2. 52Nm/kg High Torque Density Motor
This is the most critical spec. Torque Density measures power per kilogram of motor weight. While many competitors use heavy, bulkier motors, Ascentiz utilizes a self-engineered drive motor that achieves an impressive 52Nm/kg. This means you get more power in a lighter, more compact design. As a result, Ascentiz hip exoskeleton provides superior performance without adding unnecessary bulk, making it easier to wear for long periods.
3. High-Density Battery Technology
To support high-output performance, Ascentiz pairs its motor with a high-density lithium-ion battery. This combination ensures that the high torque doesn't come at the cost of range, supporting up to 12.5 miles (20 km) on a single charge. Whether you're walking, hiking, or exploring outdoor trails, this long-lasting power ensures you can keep going without worrying about constant recharging.
4. Lightweight Carbon Fiber Frame
Power is useless if the frame is heavy. The Ultra version of Ascentiz exosuit is crafted with lightweight Toray T700 carbon fiber and AMS 4928 Titanium Alloy, offering a balance of strength and lightness of 1.75kg. These materials are rigid enough to transfer the torque to your legs without flexing, even under challenging conditions, yet light enough to ensure all-day comfort.
5. AI Power Adaptation & Customizable Settings
The AI MotionEngine recognizes 14+ motion scenarios in real-time and adapts to your movements automatically, providing natural and intuitive assistance. Additionally, it reserves room for manual adjustment. Ascentiz allows you to fully adjust the power levels of your exoskeleton legs to suit your needs. Whether you're navigating urban environments or scaling mountain trails, the ability to customize your support ensures a personalized mobility experience.

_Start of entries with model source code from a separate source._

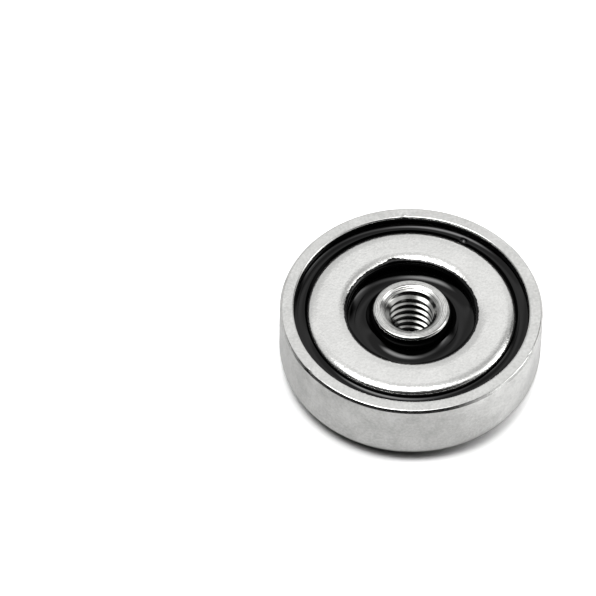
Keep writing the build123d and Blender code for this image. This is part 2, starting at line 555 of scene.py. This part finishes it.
def cupNickel():
    material, tree = newMaterial("satinNickelPlate")
    place = addNode(tree, "ShaderNodeTexCoord").outputs["Object"]
    grain = addNode(
        tree, "ShaderNodeTexNoise",
        values={"Scale": 1 / (cupFinish["grainMm"] * mm), "Detail": cupFinish["grainDetail"]},
        links={"Vector": place},
    )
    cloud = addNode(
        tree, "ShaderNodeTexNoise",
        values={"Scale": 1 / (cupFinish["cloudMm"] * mm), "Detail": cupFinish["cloudDetail"]},
        links={"Vector": place},
    )
    both = addNode(
        tree, "ShaderNodeMix", {"data_type": "FLOAT"}, {"Factor": cupFinish["cloudShare"]},
        {"A": grain.outputs["Fac"], "B": cloud.outputs["Fac"]},
    )
    spread = addNode(
        tree, "ShaderNodeMapRange", values={"From Min": noiseLow, "From Max": noiseHigh},
        links={"Value": both.outputs["Result"]},
    )
    sheetTone = addNode(
        tree, "ShaderNodeMix", {"data_type": "RGBA"},
        {"A": linear(cupFinish["dark"]), "B": linear(cupFinish["light"])},
        {"Factor": spread.outputs["Result"]},
    )
    # the rim is cut flat, so it is more even than the drawn sheet
    height = addNode(tree, "ShaderNodeSeparateXYZ", links={"Vector": place}).outputs["Z"]
    rimShare = addNode(
        tree, "ShaderNodeMapRange",
        values={
            "From Min": (cupHigh.z - cupFinish["rimFadeMm"]) * mm, "From Max": cupHigh.z * mm,
            "To Max": cupFinish["rimShare"],
        },
        links={"Value": height},
    ).outputs["Result"]
    tone = addNode(
        tree, "ShaderNodeMix", {"data_type": "RGBA"}, {"B": linear(cupFinish["rim"])},
        {"A": sheetTone.outputs["Result"], "Factor": rimShare},
    )
    grainStrength = addNode(
        tree, "ShaderNodeMapRange", values={"To Min": bumpStrength, "To Max": 0.0}, links={"Value": rimShare}
    )
    grainBump = addNode(
        tree, "ShaderNodeBump", values={"Distance": cupFinish["grainBumpMm"] * mm},
        links={"Height": grain.outputs["Fac"], "Strength": grainStrength.outputs["Result"]},
    )
    cloudBump = addNode(
        tree, "ShaderNodeBump",
        values={"Strength": bumpStrength, "Distance": cupFinish["cloudBumpMm"] * mm},
        links={"Height": cloud.outputs["Fac"], "Normal": grainBump.outputs["Normal"]},
    )
    shader = addNode(
        tree, "ShaderNodeBsdfPrincipled", values={"Metallic": 1.0, "Roughness": cupFinish["roughness"]},
        links={"Base Color": tone.outputs["Result"], "Normal": cloudBump.outputs["Normal"]},
    )
    addNode(tree, "ShaderNodeOutputMaterial", links={"Surface": shader.outputs["BSDF"]})
    return material


# nickel on a sintered magnet: brighter than the cup, with the pores of the sinter under the plate
magnetFinish = {
    "dark": "#E6E6E4", "light": "#FAFAF8", "roughness": 0.21, "poreMm": 0.18, "poreBumpMm": 0.03,
    "cloudMm": 1.8, "cloudShare": 0.4, "poreDetail": 3, "cloudDetail": 2,
}


def magnetNickel():
    material, tree = newMaterial("brightNickelPlate")
    place = addNode(tree, "ShaderNodeTexCoord").outputs["Object"]
    pores = addNode(
        tree, "ShaderNodeTexNoise",
        values={"Scale": 1 / (magnetFinish["poreMm"] * mm), "Detail": magnetFinish["poreDetail"]},
        links={"Vector": place},
    )
    cloud = addNode(
        tree, "ShaderNodeTexNoise",
        values={"Scale": 1 / (magnetFinish["cloudMm"] * mm), "Detail": magnetFinish["cloudDetail"]},
        links={"Vector": place},
    )
    both = addNode(
        tree, "ShaderNodeMix", {"data_type": "FLOAT"}, {"Factor": magnetFinish["cloudShare"]},
        {"A": pores.outputs["Fac"], "B": cloud.outputs["Fac"]},
    )
    spread = addNode(
        tree, "ShaderNodeMapRange", values={"From Min": noiseLow, "From Max": noiseHigh},
        links={"Value": both.outputs["Result"]},
    )
    tone = addNode(
        tree, "ShaderNodeMix", {"data_type": "RGBA"},
        {"A": linear(magnetFinish["dark"]), "B": linear(magnetFinish["light"])},
        {"Factor": spread.outputs["Result"]},
    )
    bump = addNode(
        tree, "ShaderNodeBump",
        values={"Strength": bumpStrength, "Distance": magnetFinish["poreBumpMm"] * mm},
        links={"Height": pores.outputs["Fac"]},
    )
    shader = addNode(
        tree, "ShaderNodeBsdfPrincipled", values={"Metallic": 1.0, "Roughness": magnetFinish["roughness"]},
        links={"Base Color": tone.outputs["Result"], "Normal": bump.outputs["Normal"]},
    )
    addNode(tree, "ShaderNodeOutputMaterial", links={"Surface": shader.outputs["BSDF"]})
    return material


# nickel on turned steel: the lathe tool's rings round the axis, which spread the light outwards.
# The real rings are about half as wide, and are drawn this wide so that they show
bushFinish = {
    "dark": "#B0B0AE", "light": "#FAFAF8", "roughness": 0.2, "ringMm": 0.13, "ringShare": 0.6,
    "ringBumpMm": 0.01, "ringWander": 0.6, "ringDetail": 2, "grainMm": 0.16, "grainBumpMm": 0.012,
    "grainDetail": 3,
}
waveLength = math.pi / 10  # of a wave texture whose scale is 1


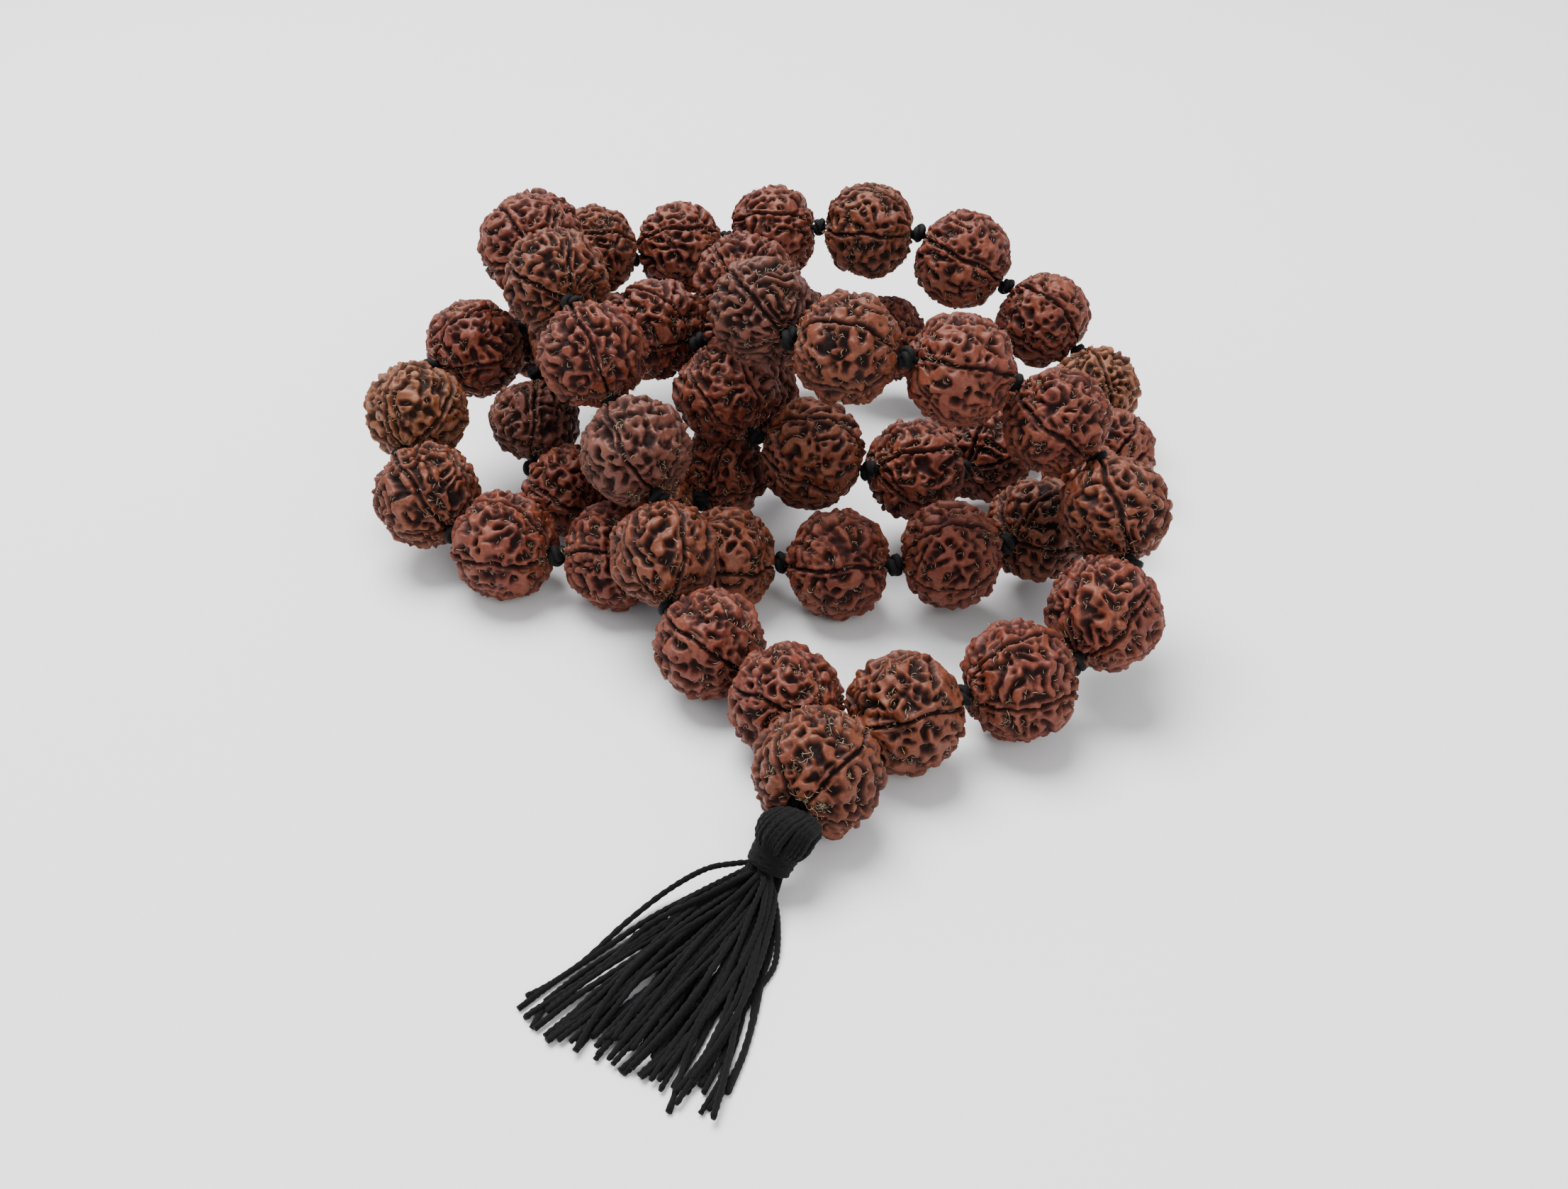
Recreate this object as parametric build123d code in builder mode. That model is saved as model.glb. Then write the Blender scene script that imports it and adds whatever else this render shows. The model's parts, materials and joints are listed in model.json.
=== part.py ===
from build123d import *
import os
from math import cos, pi, radians, sin, sqrt, tan

os.makedirs("parts", exist_ok=True)

# Mala prayer beads of rudraksha seeds: one knotted string through the seeds, whose two ends
# meet in the guru bead and carry a tassel. The mala lies in a loose heap.
# Millimetres, +Z up. The origin is on the ground, under the middle of the heap and its tassel.

# Driving dimensions

KNOT_DIAMETER = 3.6
KNOT_PITCH_ALLOWANCE = 1.2      # a run from knot to knot is this much longer than its seed's diameter
STRING_DIAMETER = 1.3
SEED_BORE_DIAMETER = 2.2
SEAT_CLEARANCE = 0.2            # between a knot and the hollow at a seed's end
SEED_LENGTH_RATIO = 0.94        # a seed's length along its bore over its diameter
FOLD_LENGTH_RATIO = 0.885       # the same, for the stubbier seeds on the tight inner fold
FOLD_SEEDS = range(37, 47)
END_FLAT_RATIO = 0.28           # the flat round a seed's hole, from its middle, over its radius
SHOULDER_ANGLE = 43             # from the bore's line to where the round side begins
FOLD_SHOULDER_ANGLE = 51

FACE_COUNT = 5                  # a five-faced seed has five grooves from end to end
GROOVE_WIDTH = 0.9
GROOVE_DEPTH = 0.7

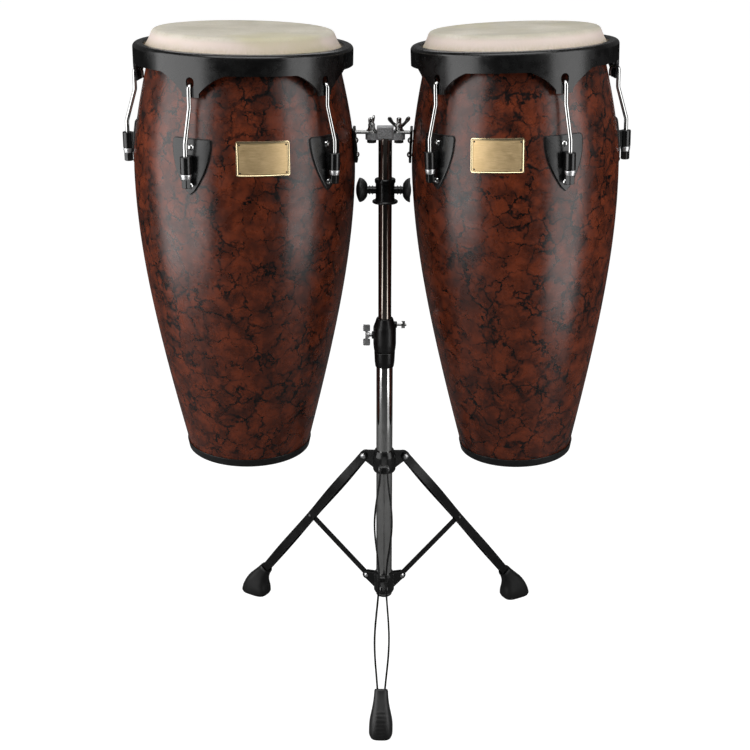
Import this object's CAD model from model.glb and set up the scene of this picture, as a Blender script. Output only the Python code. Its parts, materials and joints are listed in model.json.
"""The looks of a pair of conga drums on a folding stand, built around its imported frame.

Everything is in metres, +Z up, in the frame's own coordinates.  The larger drum is on -X and
the smaller on +X, and the player stands at -Y.  Each drum has a frame of its own, with its foot
at the origin and +Z along its axis, and its pieces are drawn there and then set in place.
"""
import json
import math

import bmesh
import bpy
from mathutils import Matrix, Vector, noise

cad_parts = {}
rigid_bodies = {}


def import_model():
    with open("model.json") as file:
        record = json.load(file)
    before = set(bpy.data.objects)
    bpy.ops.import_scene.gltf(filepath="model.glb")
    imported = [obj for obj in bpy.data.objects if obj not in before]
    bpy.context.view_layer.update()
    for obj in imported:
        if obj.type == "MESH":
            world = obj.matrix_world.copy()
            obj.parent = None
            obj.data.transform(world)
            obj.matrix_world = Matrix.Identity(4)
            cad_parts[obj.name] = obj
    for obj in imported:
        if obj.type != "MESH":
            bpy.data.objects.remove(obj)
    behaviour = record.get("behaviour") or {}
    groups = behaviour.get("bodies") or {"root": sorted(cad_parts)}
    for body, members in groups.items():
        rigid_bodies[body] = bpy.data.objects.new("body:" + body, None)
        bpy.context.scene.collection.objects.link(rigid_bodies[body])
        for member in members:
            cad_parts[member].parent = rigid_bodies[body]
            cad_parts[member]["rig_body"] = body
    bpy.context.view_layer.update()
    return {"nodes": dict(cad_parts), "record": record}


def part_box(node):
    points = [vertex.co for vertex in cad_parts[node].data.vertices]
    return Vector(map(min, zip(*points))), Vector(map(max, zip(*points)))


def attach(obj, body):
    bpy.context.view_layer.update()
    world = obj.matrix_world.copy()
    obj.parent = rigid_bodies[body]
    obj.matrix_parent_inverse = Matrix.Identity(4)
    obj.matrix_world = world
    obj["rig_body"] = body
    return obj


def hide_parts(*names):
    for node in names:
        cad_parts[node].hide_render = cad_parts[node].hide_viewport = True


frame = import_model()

MM = 0.001
SHARP = math.radians(34)  # edges sharper than this stay crisp
WELD = 2e-6

# The drums' own sizes.  foot, belly and mouth are radii of the shell, and FLARE says how
# straight its staves run away from the belly.  head, rim and rod_out are the radii of the head,
# of the rim's band and of the circle of the rods.  first_lug and badge_turn are in degrees from
# the front, and seed sets the pleats of each head apart.
SHELL_TOP = 709 * MM
SHELL_WALL = 10 * MM
FLARE = 3
LUG_COUNT = 5
LUG_PITCH = 360 / LUG_COUNT
DRUMS = {
    "large": {"foot": 103.6 * MM, "belly": 178.9 * MM, "belly_height": 488.5 * MM,
              "mouth": 138.3 * MM, "head": 143.3 * MM, "rim": 173.0 * MM,
              "rod_out": 192.8 * MM, "first_lug": -20.2, "badge_turn": 15.8, "seed": 7.0},
    "small": {"foot": 93.6 * MM, "belly": 166.5 * MM, "belly_height": 490.8 * MM,
              "mouth": 129.2 * MM, "head": 134.2 * MM, "rim": 162.7 * MM,
              "rod_out": 181.3 * MM, "first_lug": 22.3, "badge_turn": -13.7, "seed": 31.0},
}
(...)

Conclusion: The "Power-to-Weight" King
When selecting a powered exoskeleton for hiking and outdoor adventures, the Ascentiz hip exoskeleton stands out as the ideal choice. Featuring a torque of 36Nm and a motor performance of 52Nm/kg, along with an ultra-light carbon fiber frame and a high-density battery, the Ascentiz exosuit delivers the support and performance you need to ascend to new heights.